Andreas and I were together for over six years before we got married, and living together for five of those. We'd already survived several rounds of unemployment, interstate moves, college graduations, and holidays spent with each other's families.

At a certain point (maybe around four years in?), the questions from friends and family shifted from, “So, are you two getting married?” to “Why bother? If it ain't broke, don't fix it.” That was the point at which I realized maybe we'd waited a little tooooo long.

Wait, did I just say we waited too long to get married? Is that even possible?
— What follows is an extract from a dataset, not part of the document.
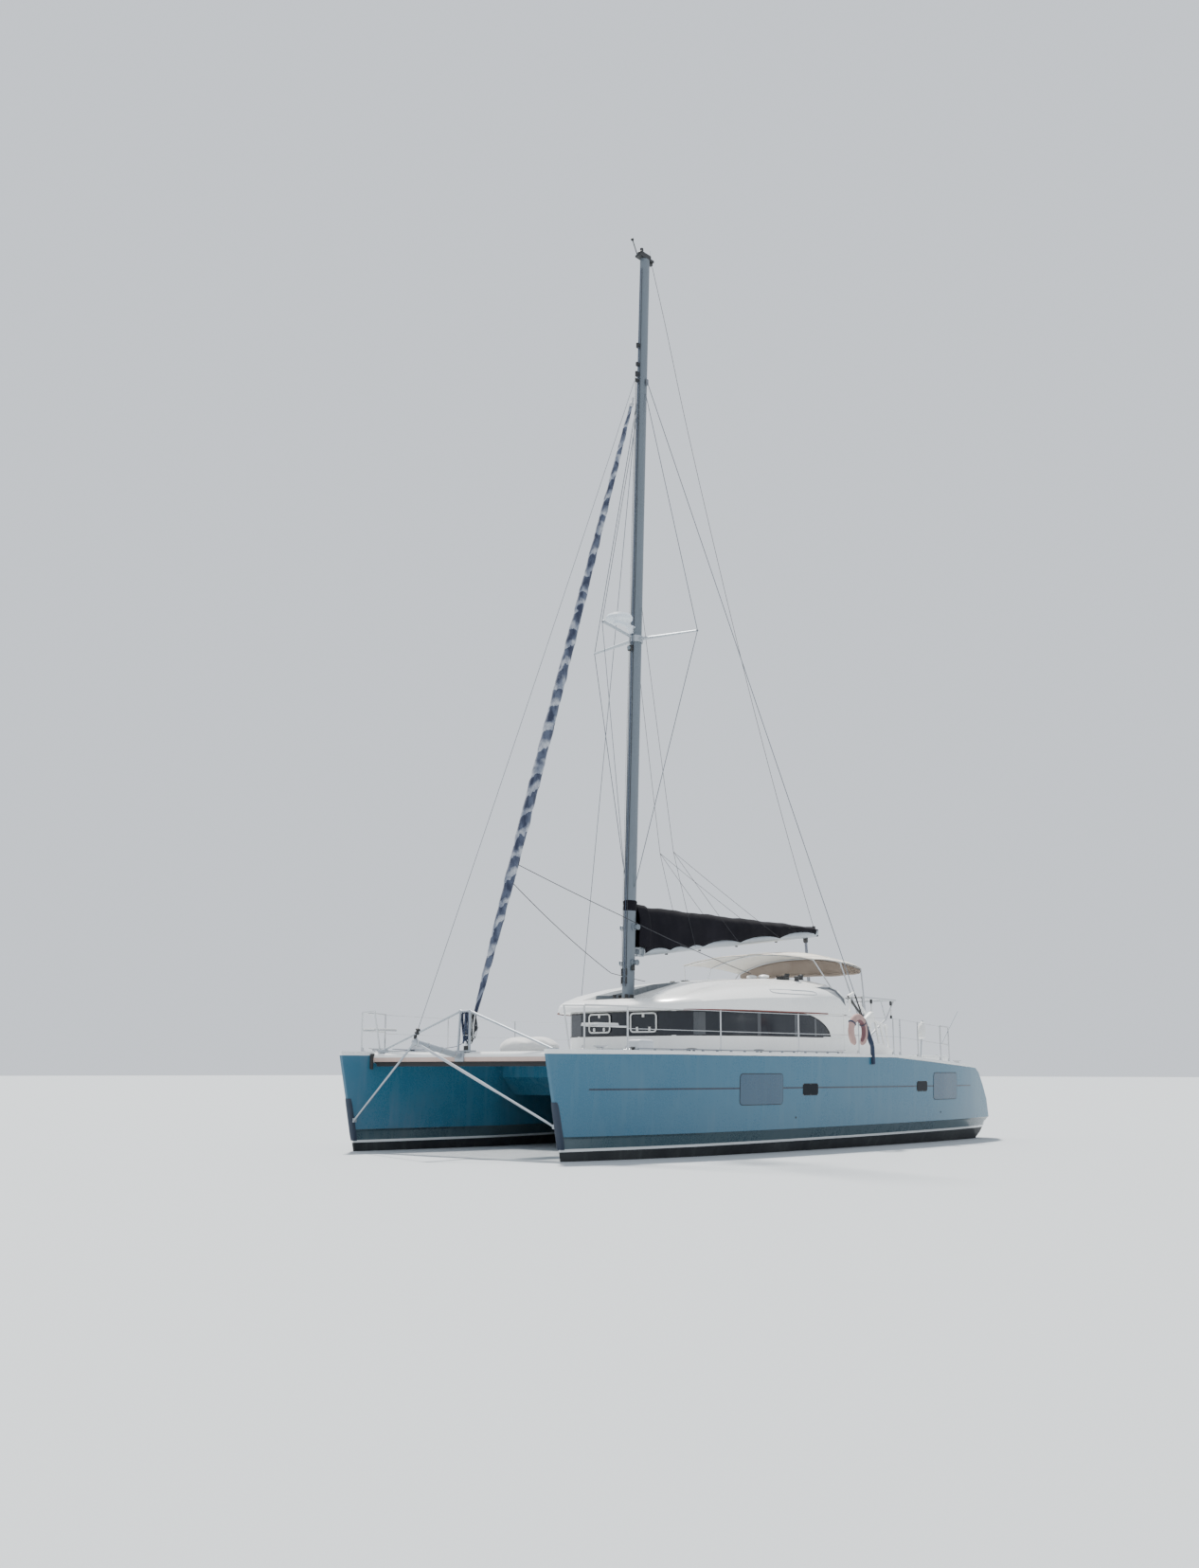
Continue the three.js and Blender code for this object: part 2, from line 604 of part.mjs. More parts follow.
// Shallow grey step sunk into each after corner, above the line that sweeps to the coaming
const cornerStep = {
  deep: 30,
  inner: 1780,
  outer: 2300,
  side: [[-1500, 2710], [-1760, 2600], [-1960, 2450], [-2070, 2350], [-2070, 2710]],
};
function cornerSteps() {
  const core = loft([-1200, roofAft - 100].map((x) => roofRing(x, cornerStep.deep)));
  return [-1, 1].map((s) => {
    const [a, b] = [s * cornerStep.inner, s * cornerStep.outer].sort((p, q) => p - q);
    return acrossBoat(cornerStep.side, a, b).subtract(core);
  });
}
function coachroof() {
  const between = [1150, 600, -100];
  const stations = [...roofRows.map((row) => row.x), ...between].sort((p, q) => q - p);
  const outer = loft(stations.map((x) => roofRing(x, 0)));
  const inside = loft(stations.slice(3).map((x) => roofRing(x, roofThick)).concat([
    roofRing(roofAft, roofThick).map((p) => p.clone().setX(roofAft - 280)),
  ]));
  const pastAft = bulkheadX - 500;
  const room = cabinPrism(wallThick, 2000, 3200, pastAft);
  const hollow = inside.intersect(room).add(cabinPrism(wallThick, 2100, roofEdgeZ + 1, pastAft));
  const roomUnder = hollow.subtract(valley(roofThick));
  return cut(outer, roomUnder, valley(0), ...cornerSteps()).add(mastPad());
}
function mastPad() {
  return box(1180, 1620, -180, 180, 2290, valleyFloor - gap);
}
const roof = coachroof();
put('coachroof', roof, paint.gelcoat);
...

It may indeed be possible. At that four year point, it felt like people started assuming if we hadn't gotten married yet, it was because we didn't want to — not just that we hadn't gotten around to it. I've seen this with other long-term unmarried het couples, too: People start to assume maybe you're using your relationship to protest marriage inequality. Or they assume you're not interested in marriage at all.

I even had some friends assume we weren't married yet because we hated the idea of marriage — you know, like they did. Ah, yes. Projections! I had strange conversations that revealed a lot about people's fears of marriage: “Yeah, who needs to get married? You'll just stop having sex and bicker all the time! If it ain't broke, don't fix it!” Yikes.

I suppose these fears aren't completely unjustified. There is that weird phenomenon of long-standing relationships falling apart after making it legal. Is that evidence of people waiting too long?

How does all this relate to the phenomenon of the epic, half-decade engagements? You can definitely run into unique challenges if you have an engagement that stretches many years. I've seen it too many times to count on the Offbeat Bride Tribe: if the engagement is longer than three years, plans shift so many times en route to the wedding date that you might as well be getting a four-year bachelor's degree in Wedding Planning Purgatory And Hellish Studies. Brides purchase a dress, and then a different one a year later, and then a third a few months before the actual wedding. You put a deposit down on a caterer, and they go out of business the next year. You pick a theme. Then another one. Then a third. Then decided fuck it and just elope. I've definitely seen times when a four-month engagement has been easier on couples than a four-year engagement. Sometimes the challenges aren't based on how long you've been together — but how long you're planning the wedding.

But did we wait too long to get engaged? I'm going to go with no, we didn't wait too long — the slow-moving timeline we were on worked for both of us. It continues to work for both of us: we'd been together over ten years before we had a child (although half of that was not by choice). We only just combined our bank accounts last year. We're both pretty fiercely independent, and clearly, moving slowly has worked well for us as a couple. At this point, we've been married as long as we were unmarried — Dre's and my 2004 wedding marks the half-way point of our relationship. I have no regrets about not having been married sooner.

Really, the only true too long is if partners are mismatched in their timeline and expectations. Then, and only then, you've waited too long.

Then again, if you're sick of waiting — maybe it's time to propose.